England's chief medical officer, Chris Whitty, said Wednesday that the outbreak was peaking but warned the numbers of deaths would keep rising.
Health ministry figures show 12,868 people in hospital in Britain have so far died, making it one of the worst affected countries in the global outbreak.
The main opposition Labour party supports extending the lockdown, but has called for the government to set out its exit strategy—a demand ministers say is premature.
There are particular concerns about the slow expansion of testing for coronavirus, something many people believe is crucial to easing the confinement measures.
Professor Neil Ferguson, an epidemiologist at Imperial College London and a government adviser, said Thursday there must be a "single-minded emphasis in government" on scaling up testing and contact tracing.
Speaking to BBC radio, he added that even then, "it's not going to be going back to normal".
"We will have to maintain some form of social distancing, a significant level of social distancing, probably indefinitely until we have a vaccine available."

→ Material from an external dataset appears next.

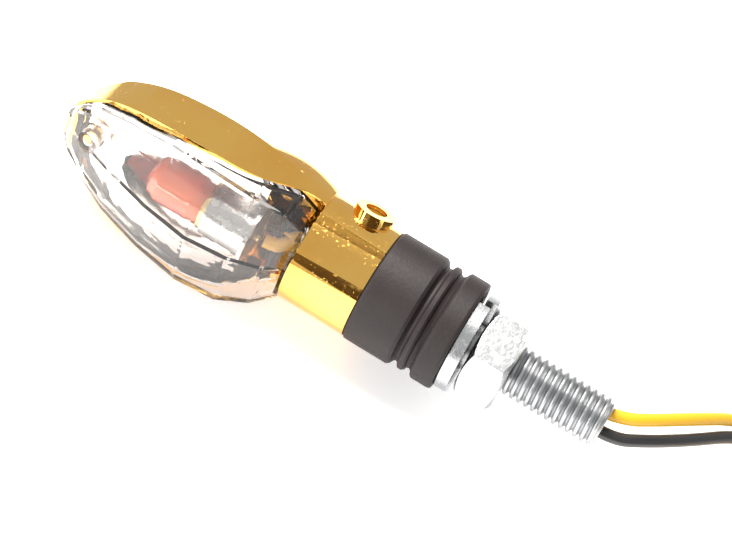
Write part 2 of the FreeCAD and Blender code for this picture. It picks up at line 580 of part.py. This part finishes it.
def main():
    shaped("gold_housing", make_housing())
    shaped("lens", make_lens())
    shaped("lens_gasket", make_gasket())
    shaped("reflector", make_reflector())
    make_boot()
    make_stud()
    make_insert()
    make_washer()
    make_nut()
    make_lamp()
    make_screws()
    make_leads()
    make_tie()
    doc.recompute()
    ready = {}
    for name in PARTS:
        item = doc.getObjectsByLabel(name)[0]
        shape = item.Shape
        if shape.isNull() or not shape.isValid() or len(shape.Solids) != 1 or {"Invalid", "Error"} & set(item.State):
            raise RuntimeError(f"{name} isn't one sound solid: {len(shape.Solids)} solids, {item.State}")
        ready[name] = shape
    os.makedirs("parts", exist_ok=True)
    for name, shape in ready.items():
        shape.exportStep(f"parts/{name}.step")
        print(f"{name} {shape.Volume:.0f} mm3")


main()
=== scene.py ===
"""Looks of a motorcycle turn signal: clear faceted lens, gold plated housing, rubber stalk, zinc plated stud.

Metres. +X runs along the stalk from the lamp to the end of the stud, the lens faces -Y, and +Z is up.
"""

import math

import bmesh
import bpy
import numpy as np
from mathutils import Matrix, Vector


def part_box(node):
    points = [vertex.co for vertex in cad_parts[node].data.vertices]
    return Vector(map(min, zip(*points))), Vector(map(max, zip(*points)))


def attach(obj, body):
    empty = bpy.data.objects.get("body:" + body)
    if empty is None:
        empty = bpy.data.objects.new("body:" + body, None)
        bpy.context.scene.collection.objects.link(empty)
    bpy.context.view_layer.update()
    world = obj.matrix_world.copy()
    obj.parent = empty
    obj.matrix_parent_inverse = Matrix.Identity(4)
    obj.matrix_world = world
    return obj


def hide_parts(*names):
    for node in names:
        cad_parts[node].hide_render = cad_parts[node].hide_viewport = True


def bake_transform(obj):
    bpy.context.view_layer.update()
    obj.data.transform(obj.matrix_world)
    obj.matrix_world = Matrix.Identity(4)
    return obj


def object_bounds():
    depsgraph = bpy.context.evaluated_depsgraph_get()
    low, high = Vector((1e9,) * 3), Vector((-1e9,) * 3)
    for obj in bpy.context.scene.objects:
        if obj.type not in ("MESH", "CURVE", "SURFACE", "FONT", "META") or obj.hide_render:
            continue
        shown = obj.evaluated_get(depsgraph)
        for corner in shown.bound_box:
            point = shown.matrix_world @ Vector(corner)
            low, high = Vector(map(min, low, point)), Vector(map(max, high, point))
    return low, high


MM = 0.001
DOUBLED = 0.002 * MM  # points nearer than this are one
LAMP_MIDDLE = Vector((-20, 0, 0)) * MM
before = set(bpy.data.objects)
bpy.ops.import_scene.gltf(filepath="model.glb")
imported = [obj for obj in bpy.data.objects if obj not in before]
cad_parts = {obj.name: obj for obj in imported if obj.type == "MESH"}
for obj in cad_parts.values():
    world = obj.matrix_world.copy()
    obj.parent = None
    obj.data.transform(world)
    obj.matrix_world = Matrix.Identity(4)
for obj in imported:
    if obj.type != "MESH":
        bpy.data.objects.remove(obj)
CAD_BOX = [list(corner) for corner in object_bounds()]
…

The government says it currently has capacity to test 35,000 people a day, but wants to reach 100,000 by the end of the month.
27 healthcare staff dead
Among the dead are 27 staff who work for the state-run National Health Service (NHS), Hancock confirmed.
They include 28-year-old pregnant nurse, Mary Agyeiwaa Agyapong, who died on Sunday.
The baby, a little girl, was delivered by caesarean section before she died and is said by the hospital to be doing well.
"We are all deeply touched and moved by deaths of nurses like this," Hancock said.
But healthcare staff have repeatedly warned they are not getting the protective equipment they need, amid shortages of gowns, gloves, masks and visors.
Dave Prentis, head of Britain's biggest trade union Unison, warned that "for all the warm words and promises about supplies of protective equipment, the situation appears to be getting worse, not better".
In a rare piece of good news, a World War II veteran doing sponsored laps of his garden has now raised more than £12 million ($15 million, 13.8 million euros) for the NHS.
Captain Tom Moore, 99, completed 100 laps of his 25-metre (82-foot) garden—using a walking frame—before his 100th birthday at the end of the month.